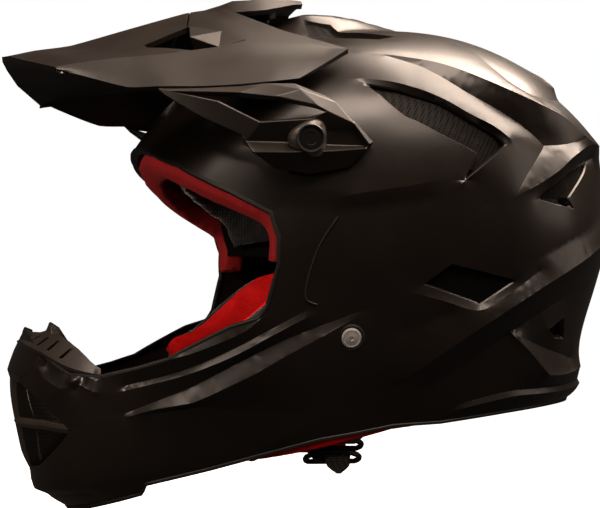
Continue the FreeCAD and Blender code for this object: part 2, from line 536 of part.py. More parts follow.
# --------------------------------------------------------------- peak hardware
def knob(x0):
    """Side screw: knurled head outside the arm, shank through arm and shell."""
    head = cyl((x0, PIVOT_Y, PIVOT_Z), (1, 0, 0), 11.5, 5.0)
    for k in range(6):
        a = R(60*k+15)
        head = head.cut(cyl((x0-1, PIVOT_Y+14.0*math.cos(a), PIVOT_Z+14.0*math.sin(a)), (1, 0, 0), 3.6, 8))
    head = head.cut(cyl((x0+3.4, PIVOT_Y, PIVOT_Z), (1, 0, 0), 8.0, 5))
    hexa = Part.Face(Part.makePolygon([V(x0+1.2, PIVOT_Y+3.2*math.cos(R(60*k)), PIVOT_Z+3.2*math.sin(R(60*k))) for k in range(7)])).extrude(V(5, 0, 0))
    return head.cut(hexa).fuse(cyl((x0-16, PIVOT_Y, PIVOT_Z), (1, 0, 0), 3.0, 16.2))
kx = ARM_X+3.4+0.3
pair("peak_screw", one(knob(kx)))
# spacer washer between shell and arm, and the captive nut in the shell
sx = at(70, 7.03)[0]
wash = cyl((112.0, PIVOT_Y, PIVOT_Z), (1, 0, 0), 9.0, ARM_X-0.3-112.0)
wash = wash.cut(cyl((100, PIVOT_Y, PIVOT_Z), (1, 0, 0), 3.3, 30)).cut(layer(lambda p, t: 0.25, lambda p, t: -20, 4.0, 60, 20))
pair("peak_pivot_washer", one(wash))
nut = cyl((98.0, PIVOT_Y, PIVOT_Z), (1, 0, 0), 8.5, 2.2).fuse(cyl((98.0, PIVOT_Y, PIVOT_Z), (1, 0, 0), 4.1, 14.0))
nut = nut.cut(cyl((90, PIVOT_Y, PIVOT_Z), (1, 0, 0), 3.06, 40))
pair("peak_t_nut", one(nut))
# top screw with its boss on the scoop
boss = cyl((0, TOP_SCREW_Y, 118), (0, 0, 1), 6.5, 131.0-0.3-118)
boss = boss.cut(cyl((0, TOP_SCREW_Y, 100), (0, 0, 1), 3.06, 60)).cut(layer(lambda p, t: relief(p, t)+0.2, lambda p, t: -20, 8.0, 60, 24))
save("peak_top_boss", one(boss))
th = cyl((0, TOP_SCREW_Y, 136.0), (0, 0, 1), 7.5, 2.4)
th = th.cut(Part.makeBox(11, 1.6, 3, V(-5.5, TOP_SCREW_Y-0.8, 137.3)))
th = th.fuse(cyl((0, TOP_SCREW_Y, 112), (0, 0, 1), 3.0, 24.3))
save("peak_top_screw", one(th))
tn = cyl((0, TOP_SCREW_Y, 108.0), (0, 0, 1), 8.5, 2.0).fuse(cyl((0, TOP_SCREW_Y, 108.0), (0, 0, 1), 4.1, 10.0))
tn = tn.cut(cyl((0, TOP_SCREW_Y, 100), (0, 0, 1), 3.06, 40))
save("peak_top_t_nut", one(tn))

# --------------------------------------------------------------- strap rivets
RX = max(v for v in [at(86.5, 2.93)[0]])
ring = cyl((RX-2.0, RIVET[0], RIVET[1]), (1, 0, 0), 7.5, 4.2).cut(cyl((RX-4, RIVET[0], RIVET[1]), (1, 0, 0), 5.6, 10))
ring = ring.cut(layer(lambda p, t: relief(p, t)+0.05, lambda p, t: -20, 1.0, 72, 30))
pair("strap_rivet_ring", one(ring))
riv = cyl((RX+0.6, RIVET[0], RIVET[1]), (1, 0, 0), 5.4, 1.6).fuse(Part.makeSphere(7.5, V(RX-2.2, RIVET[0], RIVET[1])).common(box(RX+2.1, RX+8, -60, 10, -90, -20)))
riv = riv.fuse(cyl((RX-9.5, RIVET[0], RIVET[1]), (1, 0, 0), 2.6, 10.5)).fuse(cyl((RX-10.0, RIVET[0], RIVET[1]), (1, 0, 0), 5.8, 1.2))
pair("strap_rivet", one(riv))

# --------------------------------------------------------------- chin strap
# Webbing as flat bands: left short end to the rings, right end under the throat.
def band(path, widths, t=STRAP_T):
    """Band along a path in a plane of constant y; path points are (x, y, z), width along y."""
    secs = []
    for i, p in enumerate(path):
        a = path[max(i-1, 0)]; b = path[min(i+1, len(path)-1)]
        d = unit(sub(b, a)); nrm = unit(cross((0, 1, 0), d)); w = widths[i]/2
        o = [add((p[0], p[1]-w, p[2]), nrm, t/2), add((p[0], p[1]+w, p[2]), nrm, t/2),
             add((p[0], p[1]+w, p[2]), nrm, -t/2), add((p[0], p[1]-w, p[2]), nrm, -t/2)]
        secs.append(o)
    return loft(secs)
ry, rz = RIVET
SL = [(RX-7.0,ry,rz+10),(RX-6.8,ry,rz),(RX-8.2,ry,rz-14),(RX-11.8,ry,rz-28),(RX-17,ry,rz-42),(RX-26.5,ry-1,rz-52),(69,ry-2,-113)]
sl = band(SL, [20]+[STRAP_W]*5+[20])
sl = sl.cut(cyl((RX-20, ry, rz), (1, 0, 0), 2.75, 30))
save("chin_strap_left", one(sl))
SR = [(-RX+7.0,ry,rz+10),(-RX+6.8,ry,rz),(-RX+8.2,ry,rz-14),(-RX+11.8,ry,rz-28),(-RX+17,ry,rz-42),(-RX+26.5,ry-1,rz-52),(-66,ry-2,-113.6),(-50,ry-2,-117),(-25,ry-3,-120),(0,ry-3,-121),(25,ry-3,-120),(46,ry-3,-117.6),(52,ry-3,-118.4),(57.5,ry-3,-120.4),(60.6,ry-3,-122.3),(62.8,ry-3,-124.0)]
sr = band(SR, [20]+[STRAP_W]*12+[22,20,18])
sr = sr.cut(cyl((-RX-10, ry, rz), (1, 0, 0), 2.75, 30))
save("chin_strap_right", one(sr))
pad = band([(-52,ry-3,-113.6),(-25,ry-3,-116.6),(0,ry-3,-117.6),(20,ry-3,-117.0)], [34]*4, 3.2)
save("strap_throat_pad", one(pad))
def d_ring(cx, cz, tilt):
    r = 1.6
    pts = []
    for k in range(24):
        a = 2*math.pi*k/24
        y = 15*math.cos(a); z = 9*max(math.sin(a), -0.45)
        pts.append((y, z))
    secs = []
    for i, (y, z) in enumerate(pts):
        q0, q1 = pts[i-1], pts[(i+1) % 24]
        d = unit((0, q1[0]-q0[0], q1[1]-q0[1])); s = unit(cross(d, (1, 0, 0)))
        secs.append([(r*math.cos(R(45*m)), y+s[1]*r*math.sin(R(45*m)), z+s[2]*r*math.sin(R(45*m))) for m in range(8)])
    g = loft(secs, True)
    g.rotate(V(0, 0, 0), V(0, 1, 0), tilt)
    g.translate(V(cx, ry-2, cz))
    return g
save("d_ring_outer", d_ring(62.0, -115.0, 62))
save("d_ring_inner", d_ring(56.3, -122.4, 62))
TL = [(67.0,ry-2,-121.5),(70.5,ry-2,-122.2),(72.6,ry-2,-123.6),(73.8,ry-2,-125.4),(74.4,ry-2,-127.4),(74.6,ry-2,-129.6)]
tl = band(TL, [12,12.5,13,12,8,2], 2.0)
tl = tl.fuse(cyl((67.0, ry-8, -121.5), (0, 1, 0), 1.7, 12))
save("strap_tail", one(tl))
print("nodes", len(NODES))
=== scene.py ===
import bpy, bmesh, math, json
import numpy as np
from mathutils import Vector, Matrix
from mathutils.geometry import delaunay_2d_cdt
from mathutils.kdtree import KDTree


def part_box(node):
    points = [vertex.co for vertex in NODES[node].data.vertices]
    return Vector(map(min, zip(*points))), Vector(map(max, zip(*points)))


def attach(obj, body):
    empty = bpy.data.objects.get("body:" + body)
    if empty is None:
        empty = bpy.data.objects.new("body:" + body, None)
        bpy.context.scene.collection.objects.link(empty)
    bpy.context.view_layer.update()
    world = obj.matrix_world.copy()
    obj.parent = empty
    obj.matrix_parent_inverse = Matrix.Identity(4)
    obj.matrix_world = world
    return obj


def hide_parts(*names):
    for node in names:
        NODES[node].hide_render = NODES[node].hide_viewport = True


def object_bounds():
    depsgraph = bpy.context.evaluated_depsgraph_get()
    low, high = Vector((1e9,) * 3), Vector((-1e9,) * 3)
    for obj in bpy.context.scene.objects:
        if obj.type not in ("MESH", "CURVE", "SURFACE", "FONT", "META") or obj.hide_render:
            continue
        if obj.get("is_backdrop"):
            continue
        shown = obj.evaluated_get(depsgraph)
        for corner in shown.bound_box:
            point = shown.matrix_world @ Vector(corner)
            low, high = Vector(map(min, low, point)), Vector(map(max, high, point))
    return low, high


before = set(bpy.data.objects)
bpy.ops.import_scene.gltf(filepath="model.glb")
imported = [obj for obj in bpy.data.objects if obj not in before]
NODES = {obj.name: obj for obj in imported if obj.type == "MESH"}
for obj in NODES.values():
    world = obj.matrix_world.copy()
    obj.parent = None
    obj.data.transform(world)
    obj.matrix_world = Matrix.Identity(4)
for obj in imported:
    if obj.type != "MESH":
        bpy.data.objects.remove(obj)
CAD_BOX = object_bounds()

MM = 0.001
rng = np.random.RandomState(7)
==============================
What needs to be done - Retype, word for word, every line from the line with "y = 15*math.cos(a);" to the line with "depsgraph = bpy.context.evaluated_depsgraph_get()", inclusive. Add nothing.

Response -
        y = 15*math.cos(a); z = 9*max(math.sin(a), -0.45)
        pts.append((y, z))
    secs = []
    for i, (y, z) in enumerate(pts):
        q0, q1 = pts[i-1], pts[(i+1) % 24]
        d = unit((0, q1[0]-q0[0], q1[1]-q0[1])); s = unit(cross(d, (1, 0, 0)))
        secs.append([(r*math.cos(R(45*m)), y+s[1]*r*math.sin(R(45*m)), z+s[2]*r*math.sin(R(45*m))) for m in range(8)])
    g = loft(secs, True)
    g.rotate(V(0, 0, 0), V(0, 1, 0), tilt)
    g.translate(V(cx, ry-2, cz))
    return g
save("d_ring_outer", d_ring(62.0, -115.0, 62))
save("d_ring_inner", d_ring(56.3, -122.4, 62))
TL = [(67.0,ry-2,-121.5),(70.5,ry-2,-122.2),(72.6,ry-2,-123.6),(73.8,ry-2,-125.4),(74.4,ry-2,-127.4),(74.6,ry-2,-129.6)]
tl = band(TL, [12,12.5,13,12,8,2], 2.0)
tl = tl.fuse(cyl((67.0, ry-8, -121.5), (0, 1, 0), 1.7, 12))
save("strap_tail", one(tl))
print("nodes", len(NODES))
=== scene.py ===
import bpy, bmesh, math, json
import numpy as np
from mathutils import Vector, Matrix
from mathutils.geometry import delaunay_2d_cdt
from mathutils.kdtree import KDTree


def part_box(node):
    points = [vertex.co for vertex in NODES[node].data.vertices]
    return Vector(map(min, zip(*points))), Vector(map(max, zip(*points)))


def attach(obj, body):
    empty = bpy.data.objects.get("body:" + body)
    if empty is None:
        empty = bpy.data.objects.new("body:" + body, None)
        bpy.context.scene.collection.objects.link(empty)
    bpy.context.view_layer.update()
    world = obj.matrix_world.copy()
    obj.parent = empty
    obj.matrix_parent_inverse = Matrix.Identity(4)
    obj.matrix_world = world
    return obj


def hide_parts(*names):
    for node in names:
        NODES[node].hide_render = NODES[node].hide_viewport = True


def object_bounds():
    depsgraph = bpy.context.evaluated_depsgraph_get()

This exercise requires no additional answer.